I'm a religious agnostic who thinks that utilitarianism doesn't make sense as a moral principle.

I give credit to Christianity for having helped to form modern morality, including my own, I just don't think that belief in Christianity is necessary for that morality to continue.

I don't have any basis for my morality other than that I am accustomed to it since childhood, I sometimes feel guilt when I hurt others, and I have had a few mystic experiences, drug-fueled and otherwise, in which I felt that other sentient beings were the same thing as me, just looking at the universe from a different angle.

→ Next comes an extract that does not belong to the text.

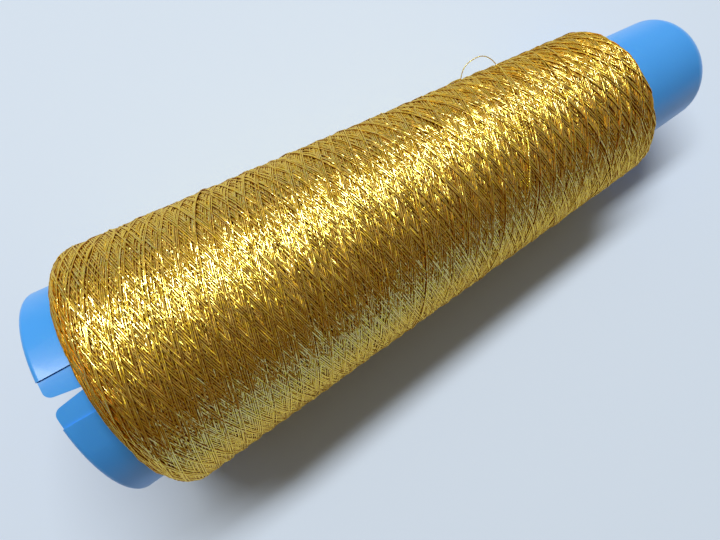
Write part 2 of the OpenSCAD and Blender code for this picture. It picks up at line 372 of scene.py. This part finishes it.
def thread_mesh(prefix, th, s, lift, visible, every, sides, per_piece, spread=None):
    """Closed tubes along the visible stretches of the thread, cut into pieces."""
    idx = np.arange(0, len(th), every)
    vis = visible[idx]
    grow = vis.copy()
    grow[1:] |= vis[:-1]
    grow[:-1] |= vis[1:]
    r = at(PR, s[idx])
    z = at(PZ, s[idx])
    nr = at(NR, s[idx])
    nz = at(NZ, s[idx])
    c, sn = np.cos(th[idx]), np.sin(th[idx])
    nrm = np.stack([nr * c, nr * sn, nz], 1)
    nrm /= np.linalg.norm(nrm, axis=1)[:, None]
    path = np.stack([r * c, r * sn, z], 1) + nrm * lift[idx][:, None]
    tan = np.gradient(path, axis=0)
    length = np.concatenate([[0], np.cumsum(np.linalg.norm(np.diff(path, axis=0), axis=1))])
    tan /= np.linalg.norm(tan, axis=1)[:, None]
    bin_ = np.cross(tan, nrm)
    bin_ /= np.linalg.norm(bin_, axis=1)[:, None]
    up = np.cross(bin_, tan)
    keep = np.where(grow)[0]
    runs = np.split(keep, np.where(np.diff(keep) > 1)[0] + 1)
    runs = [q for q in runs if len(q) >= 3]
    # regroup into pieces
    groups, cur, count = [], [], 0
    for q in runs:
        while len(q):
            room = per_piece - count
            if room < 4:
                groups.append(cur)
                cur, count = [], 0
                room = per_piece
            part = q[:room]
            cur.append(part)
            count += len(part)
            q = q[len(part) - 1:] if len(part) < len(q) else q[:0]
            if 0 < len(q) < 3:
                q = q[:0]
    if cur:
        groups.append(cur)
    ang = np.arange(sides) / sides * TURN
    out = []
    for gi, g in enumerate(groups):
        ids = np.concatenate(g)
        lens = np.array([len(q) for q in g])
        starts = np.concatenate([[0], np.cumsum(lens)[:-1]])
        n = len(ids)
        v = (path[ids][:, None] + bin_[ids][:, None] * (A_W * np.cos(ang))[None, :, None]
             + up[ids][:, None] * (A_H * np.sin(ang))[None, :, None]).reshape(-1, 3)
        last = np.zeros(n, bool)
        last[starts + lens - 1] = True
        a = np.where(~last)[0]
        k = np.arange(sides)
        k2 = (k + 1) % sides
        quads = np.stack([a[:, None] * sides + k, a[:, None] * sides + k2,
                          (a[:, None] + 1) * sides + k2, (a[:, None] + 1) * sides + k], -1).reshape(-1, 4)
        lu = length[ids]
        u0, u1 = lu[a], lu[a + 1]
        uvq = np.zeros((len(a), sides, 4, 2), np.float32)
        uvq[..., 0, 0] = u0[:, None]
        uvq[..., 1, 0] = u0[:, None]
        uvq[..., 2, 0] = u1[:, None]
        uvq[..., 3, 0] = u1[:, None]
        uvq[..., 0, 1] = k / sides
        uvq[..., 1, 1] = (k + 1) / sides
        uvq[..., 2, 1] = (k + 1) / sides
        uvq[..., 3, 1] = k / sides
        cap0 = starts[:, None] * sides + k[::-1][None]
        cap1 = (starts + lens - 1)[:, None] * sides + k[None]
        flat = np.concatenate([quads.ravel(), cap0.ravel(), cap1.ravel()])
        totals = np.concatenate([np.full(len(quads), 4), np.full(2 * len(g), sides)])
        ucap0 = np.repeat(lu[starts], sides)
        ucap1 = np.repeat(lu[starts + lens - 1], sides)
        uv = np.concatenate([uvq.reshape(-1, 2),
                             np.stack([ucap0, np.tile(k[::-1] / sides, len(g))], 1),
                             np.stack([ucap1, np.tile(k / sides, len(g))], 1)])
        ob = mesh_from("%s_%02d" % (prefix, gi + 1), v, flat, totals)
        add_uv(ob, "strand", uv)
        lay = ob.data.attributes.new("lay", "FLOAT_VECTOR", "POINT")
        lay.data.foreach_set("vector", np.repeat(nrm[ids], sides, axis=0).astype(np.float32).ravel())
        out.append(ob)
    return out


W_Z0, W_Z1 = 0.004, 0.119
strands = thread_mesh("wound_thread", TH, SS, LIFT, SEEN, 4, 6, 15500)
print("strand pieces", len(strands), "faces", sum(len(o.data.polygons) for o in strands))
for o in strands:
    bake_uv(o, W_Z0, W_Z1)


# ---------------------------------------------------------------- under layers
def lathe(name, prof, seg=180, closed=True):
    """A turned closed ring or solid from (radius, height) points in mm, in order."""
    prof = np.asarray(prof, float)
    n = len(prof)
    a = np.arange(seg) / seg * TURN
    v = np.stack([prof[None, :, 0] * np.cos(a)[:, None], prof[None, :, 0] * np.sin(a)[:, None],
                  np.broadcast_to(prof[None, :, 1], (seg, n))], -1).reshape(-1, 3)
    i = np.arange(seg)[:, None]
    j = np.arange(n if closed else n - 1)[None, :]
    j2 = (j + 1) % n
    i2 = (i + 1) % seg
    f = np.stack([i * n + j, i2 * n + j, i2 * n + j2, i * n + j2], -1).reshape(-1, 4)
    return mesh_from(name, v, f.ravel(), np.full(len(f), 4))


def under_layers():
    pick = np.linspace(0.35, S_END - 0.35, 240)
    d = -0.62
    r = at(PR, pick) + at(NR, pick) * d
    z = at(PZ, pick) + at(NZ, pick) * d
    inn = rings_of("inner_winding")
    z0, z1 = inn[:, 1].min(), inn[:, 1].max()
    base = inn[np.abs(inn[:, 1] - z1) < 1e-3][:, 0].min()
    foot = inn[inn[:, 0] > base + 2]
    r_lo = foot[np.argmin(foot[:, 1])][0]
    slope = (r_lo - base) / (z1 - z0)
    tube = lambda zz: base + slope * (z1 - zz) + 0.02
    outer = [(max(a, tube(b) + 0.1), b) for a, b in zip(r, z)]
    zi = np.linspace(outer[-1][1], outer[0][1], 60)
    inner = [(tube(q), q) for q in zi]
    return lathe("winding_under_layers", outer + inner, 220)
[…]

But I don't think that Christians actually have a good basis for their morality either. "God said that we should do it this way" does not actually get rid of the question of what to found morality on, since for me the natural reply even if I believed that God existed would be "Why should I care what God wants? Why is God's morality more important than any other?".

"Why should I care what God wants? Why is God's morality more important than any other?"

If an omnipotent, omniscient being thinks that A is good and B is bad, it would be an act of insane hubris to imagine that you could know better than him. The more so when this being has the power to sentence you to eternal suffering or bliss.

it would be an act of insane hubris to imagine that you could know better than him.

Would you still feel this way if you discovered that God said raping and murdering strangers for fun is always good?

There are already people who do that for a given definition of "stranger"

You can't read minds, so you don't know what the being thinks. You might know what he claims to think, but you don't know if he's telling you the truth.

True, but Goodguy seemed to assume he knew what God meant but still didn’t see why God’s view should be privileged over any other. Your objection I understand; his I didn’t.